As mentioned above, Germany has spent the past half century trying to distance itself from the whole khaki-militaristic look. Apparently they were able to sell their surplus to Montenegro. I’m not sure if this is an Olympic delegation, or a group of Air Force pilots returning from a successful bombing raid. Well, actually I am sure it’s the former, but I tend to exaggerate.

Solomon Islands

Little-known fact: the Solomon Islands were founded in 1991. As such, here we can see the delegation sporting their traditional dress of Z Cavaricci pants and Hypercolor T-Shirts.


Personally, I think the tiger-stripped Bishop-hats are friggen awesome. But considering my mother dressed me until I was 14, that’s probably a bad thing.

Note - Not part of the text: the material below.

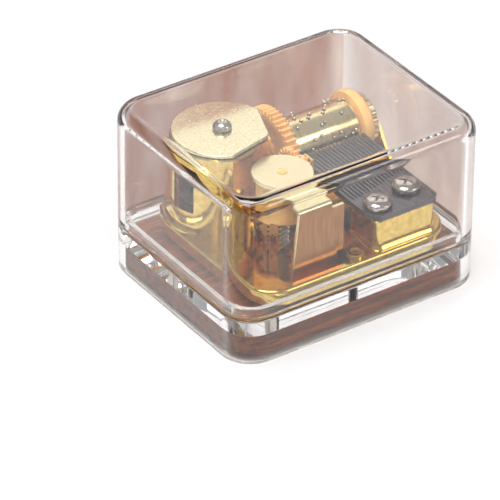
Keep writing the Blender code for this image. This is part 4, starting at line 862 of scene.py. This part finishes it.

Last but not least, here we see the delegation from the United States wearing that most American of outfits: a French school-girl’s uniform. Because people were so worked up about these uniforms being made in China, the fact that they look ridiculous fell by the wayside. Sure, the US has now been humiliated in front of the entire planet, but on the plus side, at least we can all enjoy this picture of Kobe Bryant wearing a beret.